Before these fires, Australian governments were able to distract us with subterfuge and spin to hide the fact that they didn’t take climate change seriously, here and internationally. That attitude will no longer work, not for any government, federal or state.

Some politicians keep raising non-issues. A favourite one is hazard reduction burning, but against that are a vanishing off-season, the vast scale needed to make a difference and the prospect of year-round smoke pollution. Green firebreaks around towns and suburbs make a lot more sense.

As for fighting fires after they take hold, in the new era we now confront helicopters simply won’t cut it. To fight the fires of the future we will need a fleet of 20 or 30 large fixed-wing aircraft able to refresh their water supply without landing, managed by the military and resourced by a permanent, fully-funded national agency.

The real issues are how we got to here – how our landscape became so hot and dry that nothing in the remarkable arsenal of modern fire-fighting will stop it burning – and what we must now do to remedy an awful situation.

There are no easy answers – tough luck for leaders used to glib one-liners. And it won’t be cheap – tough luck for politicians bleating about their budget surplus. It will require new revenue regimes – including a price on carbon.

As Merkel says, we must find the courage to tread new paths.
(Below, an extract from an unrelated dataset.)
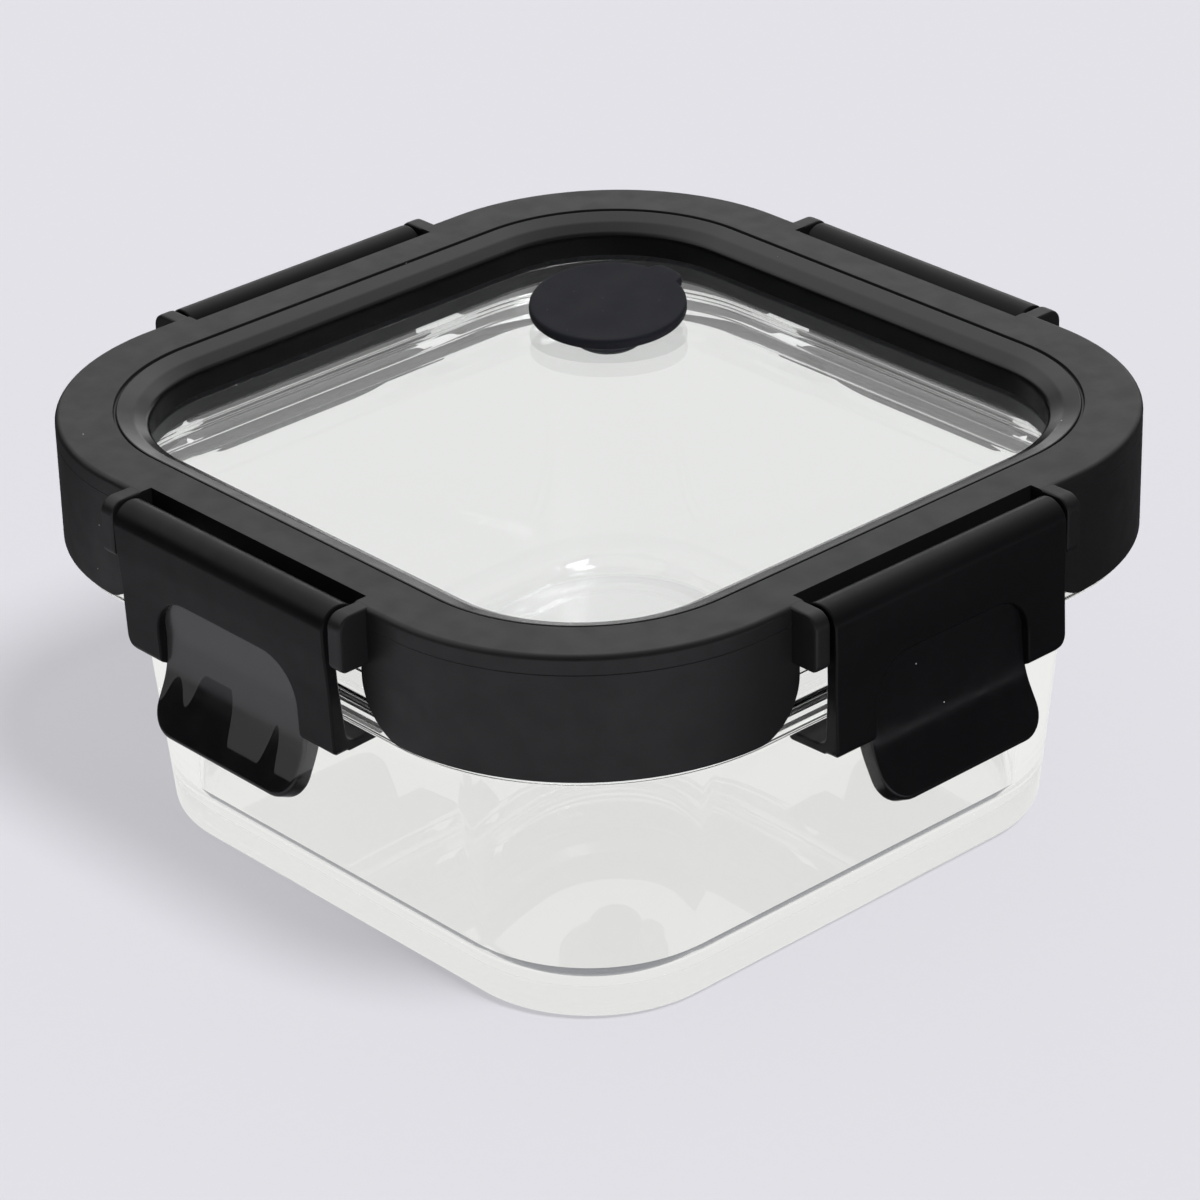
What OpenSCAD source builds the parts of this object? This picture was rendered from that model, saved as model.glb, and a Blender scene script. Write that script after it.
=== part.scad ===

The science is complex, the politics even more so. Ultimate success is generations ahead. To get there we need to rediscover two attributes that seem to have been relegated to history: visionary thinking and bipartisanship.

After this fire season every Australian will surely know that climate change is truly dangerous, and that all of us, governors and governed alike, must ensure everything humanly possible is done to mitigate its impact. Because if we don’t, today’s appalling news will only get much worse.